La différence dans les positions explique très-bien ce contraste dans les caractères. Quand les sultans vivaient dans les camps, tenus en activité par un tourbillon immense d’affaires, par des projets de guerres et de conquêtes, par un enchaînement de succès et d’obstacles, par la surveillance même des compagnons de leurs travaux, leur esprit était vaste comme leur carrière, leurs passions nobles comme leurs intérêts, leur administration vigoureuse comme leur caractère. Quand au contraire ils se sont renfermés dans leur harem, engourdis par le désœuvrement, conduits à l’apathie par la satiété, à la dépravation par la flatterie d’une cour esclave, leur ame est devenue bornée comme leurs sensations, leurs penchants vils comme leurs habitudes, leur gouvernement vicieux comme eux-mêmes. Quand les sultans administraient par leurs propres mains, ils appliquaient un sentiment de personnalité aux affaires, qui les intéressait vivement à la prospérité de l’empire: quand ils ont eu pris des agents mercenaires, devenus étrangers à leurs opérations, ils ont séparé leur intérêt de la chose publique. Dans le premier cas, les sultans guidés par le besoin des affaires, n’en confiaient le maniement qu’à des hommes capables et versés, et toute l’administration était, comme son chef, vigilante et instruite: dans le second, mûs par ces affections domestiques souvent obscures et viles, qui suivent l’humanité sur le trône comme dans les cabanes, ils ont placé des favoris sans mérite, et l’incapacité du premier mobile s’est étendue à toute la machine du gouvernement.

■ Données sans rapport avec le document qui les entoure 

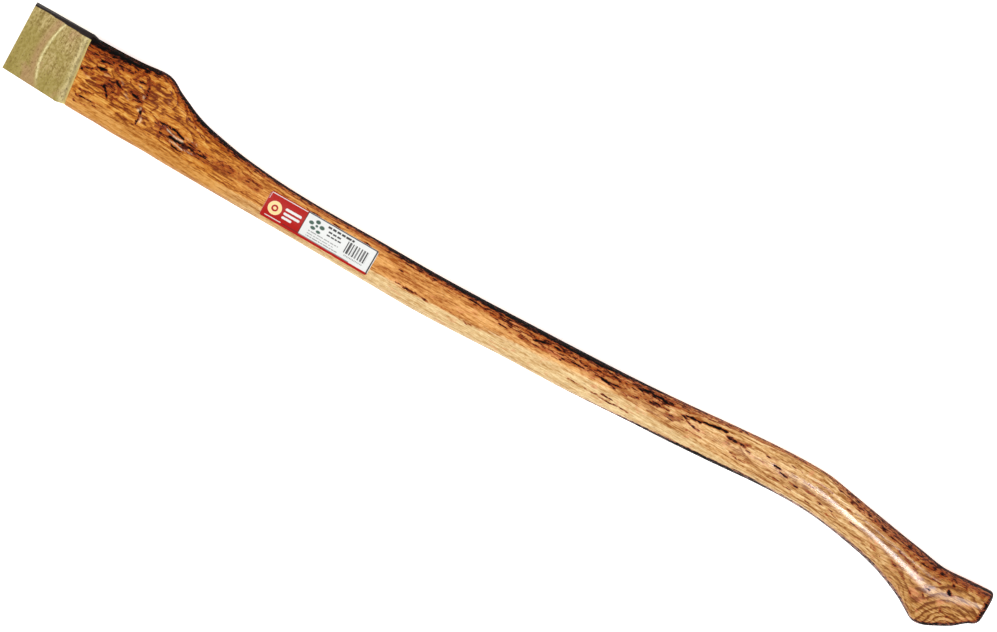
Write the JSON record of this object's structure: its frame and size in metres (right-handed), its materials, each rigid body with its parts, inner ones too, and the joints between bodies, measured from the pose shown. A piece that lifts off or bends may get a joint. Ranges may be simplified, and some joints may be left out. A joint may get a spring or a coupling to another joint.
{
  "type": "splitting maul handle",
  "caption": "Curved wooden replacement handle for a splitting maul, with a flat-sided tongue, a saw kerf, a started wooden wedge and a paper label on the shaft.",
  "frame": {"origin": "middle of the tongue's sawn end, on the handle's middle plane", "axes": "+X along the handle from the tongue to the knob; +Y across it to the back edge, the side with the shoulder; +Z through its thickness to the side with the label. The handle lies on its side"},
  "size_m": [0.975, 0.0885, 0.034],
  "materials": {
    "hickory": "gloss",
    "poplar": "matte",
    "label_paper": "satin"
  },
  "bodies": {
    "handle": {"handle": "hickory", "label": "label_paper"},
    "wedge": {"wedge": "poplar"}
  },
  "joints": [
    {"name": "wedge_slide", "type": "slide", "parent": "handle", "child": "wedge", "axis": [-0.9998, 0.0174, 0], "range_m": [0, 0.02]}
  ]
}
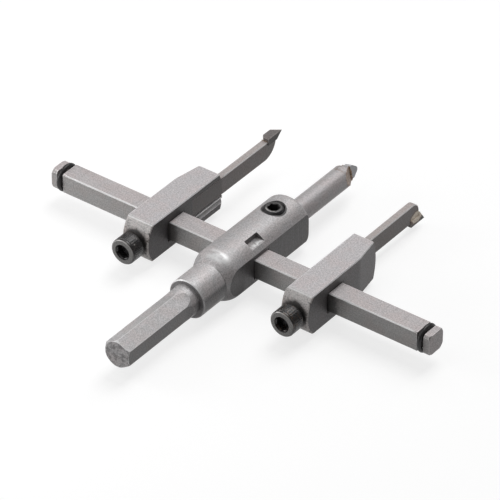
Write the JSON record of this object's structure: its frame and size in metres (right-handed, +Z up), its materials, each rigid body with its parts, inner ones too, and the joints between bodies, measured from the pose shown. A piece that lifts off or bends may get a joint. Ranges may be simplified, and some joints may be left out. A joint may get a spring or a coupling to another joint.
{
  "type": "adjustable tile hole cutter",
  "caption": "Arbor with a hex shank and carbide pilot drill, a square crossbar across it, and sliding clamp blocks whose carbide-tipped bits cut a round hole in tile.",
  "frame": {"origin": "centre of the end face of the hex shank", "axes": "+Y along the spindle from the shank towards the pilot drill's point, +X along the crossbar, +Z up with the tool lying on its side and the set screw on top"},
  "size_m": [0.1632, 0.1365, 0.0203],
  "materials": {
    "spindle_steel": "cast steel, bead blasted to a satin grey",
    "pilot_steel": "satin ground rod",
    "pilot_carbide": "ground carbide, dull grey",
    "set_screw_black": "black oxide with a light sheen",
    "bar_steel": "satin blasted bar with bright edges",
    "ring_black": "black spring steel",
    "block_steel": "cast steel, bead blasted, grainy",
    "clamp_screw_black": "black oxide, slightly worn",
    "bit_steel": "satin ground flat bar",
    "insert_carbide": "ground carbide, dark grey"
  },
  "bodies": {
    "spindle": {"arbor_body": "spindle_steel", "crossbar": "bar_steel", "left_retaining_ring": "ring_black", "right_retaining_ring": "ring_black"},
    "pilot": {"pilot_drill": "pilot_steel", "pilot_carbide_tip": "pilot_carbide"},
    "set_screw": {"pilot_set_screw": "set_screw_black"},
    "left_holder": {"left_clamp_block": "block_steel", "left_cutter_bit": "bit_steel", "left_carbide_insert": "insert_carbide"},
    "right_holder": {"right_clamp_block": "block_steel", "right_cutter_bit": "bit_steel", "right_carbide_insert": "insert_carbide"},
    "left_screw": {"left_clamp_screw": "clamp_screw_black"},
    "right_screw": {"right_clamp_screw": "clamp_screw_black"}
  },
  "joints": [
    {"name": "left_holder_slide", "type": "slide", "parent": "spindle", "child": "left_holder", "axis": [-1, 0, 0], "range_m": [-0.02, 0.0363]},
    {"name": "right_holder_slide", "type": "slide", "parent": "spindle", "child": "right_holder", "axis": [1, 0, 0], "range_m": [-0.02, 0.0363]},
    {"name": "left_screw_turn", "type": "hinge", "parent": "left_holder", "child": "left_screw", "pos_m": [-0.0343, 0.05, 0], "axis": [0, -1, 0], "range_deg": [0, 360]},
    {"name": "right_screw_turn", "type": "hinge", "parent": "right_holder", "child": "right_screw", "pos_m": [0.0343, 0.05, 0], "axis": [0, -1, 0], "range_deg": [0, 360]},
    {"name": "pilot_drill_slide", "type": "slide", "parent": "spindle", "child": "pilot", "axis": [0, 1, 0], "range_m": [0, 0.015]},
    {"name": "set_screw_turn", "type": "hinge", "parent": "spindle", "child": "set_screw", "pos_m": [0, 0.088, 0.008], "axis": [0, 0, 1], "range_deg": [0, 360]}
  ]
}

Espérer maintenant que par un retour soudain ce gouvernement change sa marche et ses habitudes, c’est admettre une chimère démentie par l’expérience de tous les temps, et presque contraire à la nature humaine. Pour concevoir le dessein d’une telle réforme, il faudrait pressentir le danger qui se prépare; et l’aveuglement est le premier attribut de l’ignorance. Pour en réaliser le projet, il faudrait que le sultan l’entreprît lui-même; que rentrant dans la carrière de ses aïeux, il quittât le repos du sérail pour le tumulte des camps, la sécurité du harem pour les dangers des batailles, les jouissances d’une vie tranquille pour les privations de la guerre; qu’il changeât en un mot toutes ses habitudes pour en contracter d’opposées. Or si les habitudes de la mollesse sont si puissantes chez des particuliers isolés, que sera-ce chez des sultans en qui le penchant de la nature est fortifié par tout ce qui les entoure? à qui les vizirs, les eunuques et les femmes conseillent sans cesse le repos et l’oisiveté, parce que moins les rois exercent par eux-mêmes leur pouvoir, plus ceux qui les approchent s’en attirent l’usage. Non, non, c’est en vain que l’on veut l’espérer, rien ne changera chez les Turks, ni l’esprit du gouvernement, ni le cours actuel des affaires: le sultan continuera de végéter dans son palais, les femmes et les eunuques de nommer aux emplois; les vizirs de vendre à l’encan les gouvernements et les places; les pachas de piller les sujets et d’appauvrir les provinces; le divan de suivre ses maximes d’orgueil et d’intolérance; le peuple et les troupes de se livrer à leur fanatisme et de demander la guerre; les généraux de la faire sans intelligence, et de perdre des batailles, jusqu’à ce que par une dernière secousse, cet édifice incohérent de puissance, privé de ses appuis et perdant son équilibre, s’écroule tout-à-coup en débris, et ajoute l’exemple d’une grande ruine à tous ceux qu’a déja vus la terre.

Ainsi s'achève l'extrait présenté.